The next, bigger, tougher effort at Ford has to be to root out the deeply embedded Sloan system that drove them to disaster in the first place, or they will end up right back in trouble before long. The Way Forward is probably longer and rockier than even Bill Ford expects, but team based production with blurred lines between management and the production people is a very encouraging step down that long road.
One final note of news from automotive, Visteon is to Ford what Delphi is to GM – just a branch office spun off to create the illusion of value. Last week, Visteon won the Alfred P. Sloan Award for Business Excellence in Workplace Flexibility. Bill Ford should call them up and tell ’em its an embarrassment and to send it back.
Mark Graban says
It’s “Mark Fields”. I agree with you, though his whole HBS-fueled leadership strikes me as full of spin.

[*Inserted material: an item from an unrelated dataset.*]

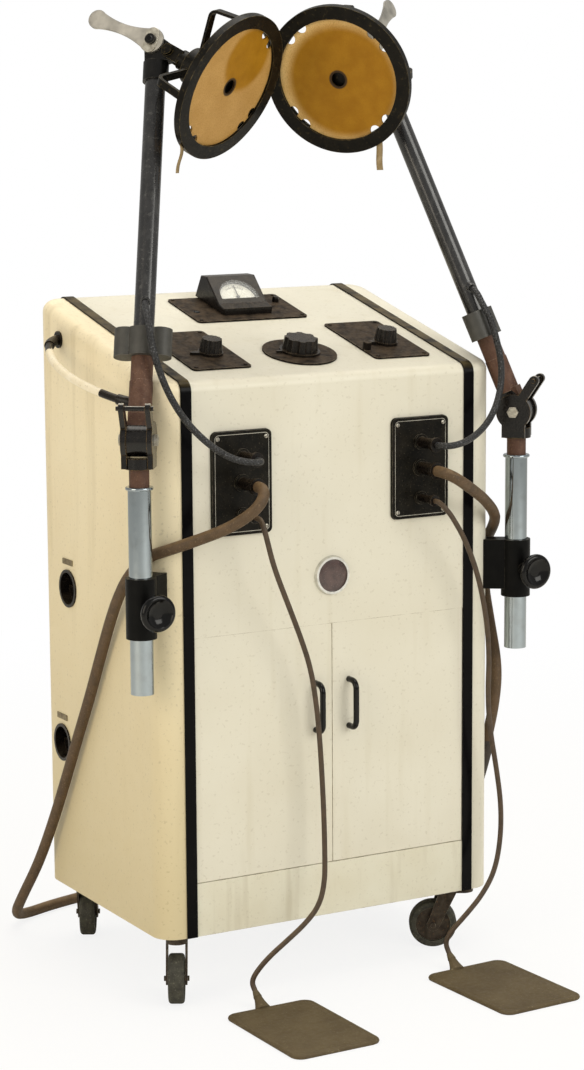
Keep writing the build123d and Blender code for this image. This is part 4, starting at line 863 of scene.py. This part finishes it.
def buildDial(dial):
    tilt = top["slope"] + dial["tilt"]
    out = Vector((0, -math.sin(tilt), math.cos(tilt)))
    up = Vector((0, math.cos(tilt), math.sin(tilt)))
    across = Vector((1, 0, 0))
    origin = onTop(dial["x"], dial["s"], dial["h"]) - out * (dial["floor"] - dial["lift"])
    half, rise = dial["half"], dial["rise"]
    shoulder = dial["low"] + dial["straight"]
    radius = (half * half + rise * rise) / (2 * rise)
    middle = shoulder + rise - radius
    spread = math.asin(half / radius) if middle < shoulder else math.pi - math.asin(half / radius)
    steps = dial["roundSteps"]
    turns = [spread - 2 * spread * k / steps for k in range(steps + 1)]
    outline = [(-half, dial["low"]), (half, dial["low"])]
    outline += [(radius * math.sin(turn), middle + radius * math.cos(turn)) for turn in turns]
    plateFrom("meter_card", outline, origin, across, up, dial["cardThickness"], dialCard, "cabinet")
    vertices, faces = [], []

    def bar(share, near, far, wide):
        angle = math.radians(dial["sweep"] * (share - 0.5))
        line = Vector((math.sin(angle), math.cos(angle)))
        side = Vector((line.y, -line.x)) * wide / 2
        spots = [line * near - side, line * near + side, line * far + side, line * far - side]
        faces.extend(tubeFaces(2, 4, len(vertices), flipped=True))
        for level in (dial["cardThickness"] + dial["lift"], dial["cardThickness"] - dial["lift"]):
            vertices.extend(origin + across * p.x + up * (p.y + dial["pivot"]) + out * level for p in spots)

    near = dial["arcRadius"]
    for k in range(dial["marks"]):
        length, wide = dial["short"] if k % dial["longEvery"] else dial["long"]
        bar(k / (dial["marks"] - 1), near, near + length, wide)
    for k in range(dial["arcSteps"]):
        bar(k / (dial["arcSteps"] - 1), near - dial["arcWidth"], near, 2 * dial["arcWidth"])
    finishPiece(meshObject("meter_marks", vertices, faces, smooth=False), inkBlackAndSlotShade, "cabinet")


buildDial(meterDial)

# Small ring and capped post on the meter's plate
plateTop = 0.003
smallAt = {"ring": (-0.072, 0.300), "post": (0.084, 0.330)}
latheAt("meter_hole_ring", onTop(*smallAt["ring"], plateTop), offTop,
        [(-0.0004, 0.0052), (0.0005, 0.0050), (0.0006, 0.0036), (0.0001, 0.0032)], ebonite, "cabinet")
latheAt("meter_post", onTop(*smallAt["post"], plateTop), offTop,
        [(-0.0003, 0.0058), (0.006, 0.0058), (0.0085, 0.0048), (0.0088, 0.002)], bakelite, "cabinet",
        sides=6)

# Badge: a plain bare disc, slightly domed, inside its chromed rim
badge = {"z": 0.628, "y": -0.177, "radius": 0.0262, "out": 0.0022}
dome = ((0, 1), (0.0006, 0.93), (0.0011, 0.6), (0.0012, 0.1))  # rise, and share of the radius
latheAt("badge_disc", (0, badge["y"], badge["z"]), (0, -1, 0), [(0.0001, badge["radius"])]
        + [(badge["out"] + rise, badge["radius"] * share) for rise, share in dome],
        badgeEnamel, "cabinet", sides=64)


def lineFrame(name, outline, origin, wide, thick, material, body):
    # Thin raised line along an outline on the front
    count = len(outline)
    vertices, faces = [], []
    for grow, level in ((-wide / 2, 0), (-wide / 2, thick), (wide / 2, thick), (wide / 2, 0)):
        for x, y in outline:
            k = 1 + grow / math.hypot(x, y)
            vertices.append((origin[0] + x * k, origin[1] - level, origin[2] + y * k))
    for ring in range(4):
        low, high = ring * count, (ring + 1) % 4 * count
        faces += [(low + k, low + (k + 1) % count, high + (k + 1) % count, high + k) for k in range(count)]
    finishPiece(meshObject(name, vertices, faces, smooth=False), material, body)


def screwHead(name, place, axis, radius, turn, material, body):
    # A round slotted head: a low dome with its slot drawn as a flat black bar across it, painted shade
    # standing in for the cut
    profile = [(-0.0002, radius), (0.0006, radius), (0.0013, radius * 0.8), (0.0016, radius * 0.3)]
    latheAt(name, place, axis, profile, material, body, sides=20)
    # Painted shade: the slot is a flat black bar standing proud through the dome, not a cut
    axis = Vector(axis).normalized()
    line = Matrix.Rotation(turn, 3, axis) @ axis.orthogonal().normalized()
    side = axis.cross(line)
    spots = [line * a * radius * 0.86 + side * b * radius * 0.14 for a, b in fourCorners]
    vertices = [Vector(place) + p + axis * h for h in (0.0009, 0.00172) for p in spots]
    finishPiece(meshObject(name + "_slot_shade", vertices, tubeFaces(2, 4), smooth=False), inkBlackAndSlotShade, body)


# Thin line round each terminal plate, and the slotted screws of the terminal, switch and meter plates
fourCorners = ((-1, -1), (1, -1), (1, 1), (-1, 1))
terminal = {"x": 0.153, "z": 0.780, "y": -0.182, "half": (0.0445, 0.072), "corner": 0.006,
            "line": (0.0007, 0.0002)}  # its width and thickness
terminalScrews = {"apart": (0.040, 0.0665), "radius": 0.0032, "turn": 0.7, "step": 1.1}
switchScrews = {"middle": (0.155, 0.131), "apart": (0.041, 0.075), "radius": 0.0034, "turn": 0.3, "step": 0.9}
meterScrews = {"middle": (0.006, 0.311), "apart": (0.089, 0.050), "radius": 0.0030, "turn": 0.5, "step": 1.3}


def topScrews(stem, screws, side=1):
    x, s = screws["middle"]
    for k, (a, b) in enumerate(fourCorners):
        place = onTop(side * x + a * screws["apart"][0], s + b * screws["apart"][1], plateTop)
        screwHead(f"{stem}_{k}", place, offTop, screws["radius"], screws["turn"] + k * screws["step"],
                  plateBlack, "cabinet")


for hand, side in (("left", -1), ("right", 1)):
    outline = roundedOutline(*terminal["half"], terminal["corner"], perCorner=6, perSide=6)
    x, y, z = side * terminal["x"], terminal["y"], terminal["z"]
    lineFrame(f"terminal_line_{hand}", outline, (x, y, z), *terminal["line"], zincPale, "cabinet")
    for k, (a, b) in enumerate(fourCorners):
        place = (x + a * terminalScrews["apart"][0], y, z + b * terminalScrews["apart"][1])
        screwHead(f"terminal_screw_{hand}_{k}", place, (0, -1, 0), terminalScrews["radius"],
                  terminalScrews["turn"] + k * terminalScrews["step"], boltSteel, "cabinet")
for hand, side in (("left", -1), ("right", 1)):
    topScrews(f"switch_screw_{hand}", switchScrews, side)
topScrews("meter_screw", meterScrews)

# Bare label plates over the side ports
portLabel = {"x": -0.2902, "half": (0.018, 0.0045), "corner": 0.001, "thickness": 0.0012,
             "places": ((0.134, 0.6275), (0.165, 0.3775))}
for k, (y, z) in enumerate(portLabel["places"]):
    plateFrom(f"port_label_{k}", roundedOutline(*portLabel["half"], portLabel["corner"], 4, 4),
              (portLabel["x"], y, z), (0, -1, 0), (0, 0, 1), portLabel["thickness"], labelMetal, "cabinet")
print("small fittings made")


# Electrode heads: the levers' slotted plates and bolts, the discs' amber sheet, and the hanging tapes
joints = {joint["name"]: joint for joint in frame["joints"]}
leverPlate = {"half": (0.0195, 0.0105), "corner": 0.0102, "thickness": 0.0016, "turn": 74, "seat": 0.0001}
leverBolt = {"radius": 0.0048, "height": 0.005, "chamfer": 0.0008, "seat": 0.0002}

for hand, outer in (("left", -1), ("right", 1)):
    # Directions: pins along the head's pins, upArm along the arm, and toElectrode square to both
    pin = Vector(joints[f"lever_{hand}"]["pos_m"])
    pins, upArm = (Vector(joints[f"{name}_{hand}"]["axis"]) for name in ("lever", "head_turn"))
    toElectrode = pins.cross(upArm)
    out = pins * outer
    face = max((v.co - pin).dot(out) for v in nodes[f"lever_{hand}"].data.vertices)
    turn = math.radians(leverPlate["turn"])
    across = toElectrode * math.cos(turn) + upArm * math.sin(turn)
    outline = roundedOutline(*leverPlate["half"], leverPlate["corner"], 10, 4)
    plateFrom(f"lever_plate_{hand}", outline, pin + out * (face - leverPlate["seat"]), across,
              out.cross(across).normalized(), leverPlate["thickness"], zincPale, f"lever_{hand}")
    radius, height = leverBolt["radius"], leverBolt["height"]
    latheAt(f"lever_bolt_{hand}", pin + out * (face + leverPlate["thickness"] - leverBolt["seat"]), out,
            [(0, radius), (height, radius), (height + leverBolt["chamfer"], radius * 0.8)],
            ebonite, f"lever_{hand}", sides=6)

# The discs' sheet: amber, its thin parts creamy and golden with painted light as if seen through the sheet,
# and a darker round of painted shade where the plate behind would block that light;
# the shade's middle is given from the disc's, then its radius and softness, in metres
amberLook = {
    "plateShadeTones": ("#A37210", "#976706"), "flecks": ("#86600C", 1.6, 0.35), "sawn": "#3A2A16", "grain": (1.6, 0.03),
    "backlitSize": 30, "plateShadeSize": 22, "brim": (0.0145, 0.001),  # brim: the middle hole's edge, in metres
}
# Per disc: the creamy colours are painted light through the sheet, and the painted shade sits off the middle
# with its own size
discs = {
    "left": {"thin": ("#BC9355", "#B38A4C"), "backing": (0.016, 0.012, 0.050), "plateShadeReach": (0.056, 0.006)},
    "right": {"thin": ("#E0BE80", "#D6B070"), "backing": (0.006, -0.004, -0.003), "plateShadeReach": (0.086, 0.010)},
}
for hand, disc in discs.items():
    low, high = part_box(f"electrode_disc_{hand}")
    middle = (low + high) / 2
    look = {**amberLook, **disc, "middle": tuple(middle), "backing": tuple(middle + Vector(disc["backing"]))}
    dress(f"electrode_disc_{hand}", amberWithPaintedLight(f"amberClothPaintedLight{hand.capitalize()}", look))

# Short cotton tapes knotted on the rings' lower edges
tapeCut = {"width": 0.010, "thickness": 0.0006, "steps": 12, "bow": 0.0015}
tapes = {  # places in metres: top on the ring, across the tape, and how far its end swings to the side
    "left": {"top": (-0.2060, -0.1040, 1.2700), "across": (0.80, 0.60, 0), "length": 0.042,
             "swing": (-0.010, -0.006, 0)},
    "right": {"top": (0.1190, -0.1190, 1.2690), "across": (0.98, -0.20, 0), "length": 0.044,
              "swing": (0.002, 0.001, 0)},
}


def buildTape(hand, tape):
    start, across = Vector(tape["top"]), Vector(tape["across"]).normalized()
    outward = across.cross(Vector((0, 0, 1))).normalized()
    vertices = []
    for k in range(tapeCut["steps"] + 1):
        t = k / tapeCut["steps"]
        bow = Vector(tape["swing"]) * t * t + outward * tapeCut["bow"] * math.sin(2 * math.pi * t)
        spot = start + bow - Vector((0, 0, 1)) * tape["length"] * t
        vertices += [spot + across * a * tapeCut["width"] / 2 + outward * b * tapeCut["thickness"] / 2
                     for a, b in fourCorners]
    piece = meshObject(f"ring_tape_{hand}", vertices, tubeFaces(tapeCut["steps"] + 1, 4))
    finishPiece(piece, cottonTape, f"electrode_{hand}")


for hand, tape in tapes.items():
    buildTape(hand, tape)
print("heads dressed")


# Floor, background and lights
floorCorners = [(-9, -8, 0), (9, -8, 0), (9, 14, 0), (-9, 14, 0)]
shadowFade = {"from": 0.7, "to": 2.6, "near": 0.84}  # metres from the middle, and the white's share up close
roomLight = 0.50


def seenMask(tree):
    # 1 for what the camera sees, straight or through glass, and 0 for what lights or is mirrored
    rays = addNode(tree, "LightPath").outputs
    return addNode(tree, "Math", operation="MAXIMUM",
                   links={0: rays["Is Camera Ray"], 1: rays["Is Transmission Ray"]})


def buildFloor():
    material = bpy.data.materials.new("paleFloor")
    tree = emptyTree(material)
    matt = addNode(tree, "BsdfDiffuse", values={0: toLinear("#F4F2EC")})
    glow = addNode(tree, "Emission", values={0: (1, 1, 1, 1), 1: 1.0})
    # The floor fades into the white background away from the machine's shadow
    place = addNode(tree, "NewGeometry").outputs["Position"]
    away = addNode(tree, "VectorMath", operation="LENGTH", links={0: place})
    fade = addNode(tree, "MapRange", interpolation_type="SMOOTHSTEP", links={0: away.outputs["Value"]},
                   values={1: shadowFade["from"], 2: shadowFade["to"], 3: shadowFade["near"], 4: 1.0})
    share = addNode(tree, "Math", operation="MULTIPLY", links={0: seenMask(tree), 1: fade})
    mixed = addNode(tree, "MixShader", links={0: share, 1: matt, 2: glow})
    addNode(tree, "OutputMaterial", links={0: mixed})
    floor = finishPiece(meshObject("floor", floorCorners, [(0, 1, 2, 3)]), material)


def buildRoom():
    world = bpy.data.worlds.new("room")
    bpy.context.scene.world = world
    tree = emptyTree(world)
    soft = addNode(tree, "Background", values={0: toLinear("#FFFDF8"), 1: roomLight})
    white = addNode(tree, "Background", values={0: (1, 1, 1, 1), 1: 1.0})
    mixed = addNode(tree, "MixShader", links={0: seenMask(tree), 1: soft, 2: white})
    addNode(tree, "OutputWorld", links={0: mixed})


def addLamp(name, place, target, size, power, colour):
    data = bpy.data.lights.new(name, "AREA")
    data.shape = "RECTANGLE"
    data.size, data.size_y = size
    data.energy = power
    data.color = toLinear(colour)[:3]
    lamp = linkObject(name, data)
    lamp.location = place
    lamp.rotation_euler = (Vector(target) - Vector(place)).to_track_quat("-Z", "Y").to_euler()


buildFloor()
buildRoom()
addLamp("topSoftbox", (0.4, 0.3, 4.2), (0, 0, 0.8), (3.0, 3.0), 92, "#FFFAF0")
addLamp("frontSoftbox", (1.6, -4.2, 2.6), (0, 0, 0.7), (2.6, 2.2), 84, "#FFFDF6")
addLamp("leftFill", (-3.6, -1.2, 1.9), (0, 0, 0.7), (2.0, 2.4), 48, "#FFF2DC")

scene = bpy.context.scene
scene.view_settings.view_transform = "Standard"
print("stage and lights set")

But back to Bill Ford and him wanting suggestions. That’s great and all, but do you really want all of your suggestions flowing through the CEO? That introduces major cycle time into the process. I wish Bill Ford had instructed his front line supervisors and managers to start listening to worker suggestions and to MAKE CHANGES RIGHT THEN AND THERE.
Sorry for shouting.
That would help get Ford on the right track.
Mark Graban says
Sorry for not reading further first… the idea of Ford workers forming teams and driving improvements and changes… that sounds better than funneling all ideas through wise Bill Ford.